Yeah, I know, the players understand what they're getting into, for the most part. That doesn't mean they aren't being exploited. I have sympathy for basketball fans, too. March Madness might be the greatest extended sporting event in America, and it will be played under a cloud of uncertainty this year, possibly minus some marquee players.

But I'll tell you who I really feel bad for: FBI agents.

Imagine it for a minute. You've grown up your whole life wanting to be a modern-day Eliot Ness. You excel at the FBI Academy, where you learn the latest investigative techniques and firearm skills. You're hired at the bureau, and you're ready for your first big job. Will you be fighting terrorism?
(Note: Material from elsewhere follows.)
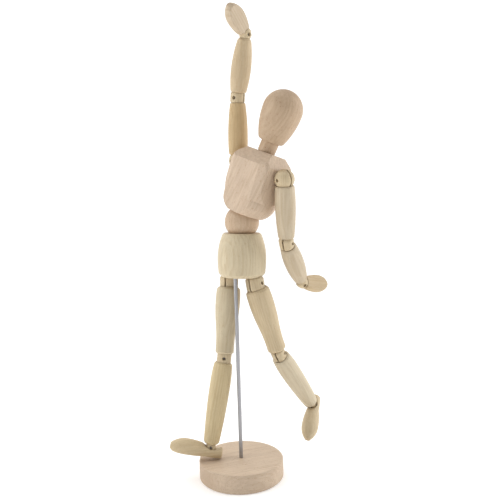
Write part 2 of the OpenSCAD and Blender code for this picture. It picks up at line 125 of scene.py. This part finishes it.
# early wood, late wood, end grain and pore colours, how strongly the rings and flecks show
LINDEN = dict(
    early=(0.600, 0.515, 0.360), late=(0.500, 0.390, 0.240), end=(0.43, 0.32, 0.195),
    pore=(0.40, 0.25, 0.13), rings=0.55, flecks=0.35, spacing=1.9,
)
BEECH = dict(
    early=(0.575, 0.465, 0.345), late=(0.465, 0.345, 0.235), end=(0.42, 0.32, 0.22),
    pore=(0.36, 0.19, 0.11), rings=0.45, flecks=0.75, spacing=2.3,
)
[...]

Preventing cyber crime? Breaking up the mafia or nailing bribe-taking Congressmen?

No. The assignment lands, and you are directed to investigate NCAA basketball. Your first task is to look into the lunch that Duke recruit Wendell Carter's mother allegedly had with Christian Dawkins, another ASM agent, when Carter was a high school junior. Yahoo got a copy of Dawkins' expense report, and the bill for this lunch is recorded as $106.36, though it's unclear whether Carter's mom paid for her own meal or not.

Some of your friends from the academy are sniffing out domestic terrorism plots aimed at harming schoolkids. Others are going undercover to expose insider trading on Wall Street. And you're spending eight hours a day trying to determine whether Mrs. Carter ordered the shrimp scampi or the Thai chicken pizza, and whether the restaurant was offering free refills on fountain drinks.

It's all so stupid. March isn't here yet, but the madness is upon us.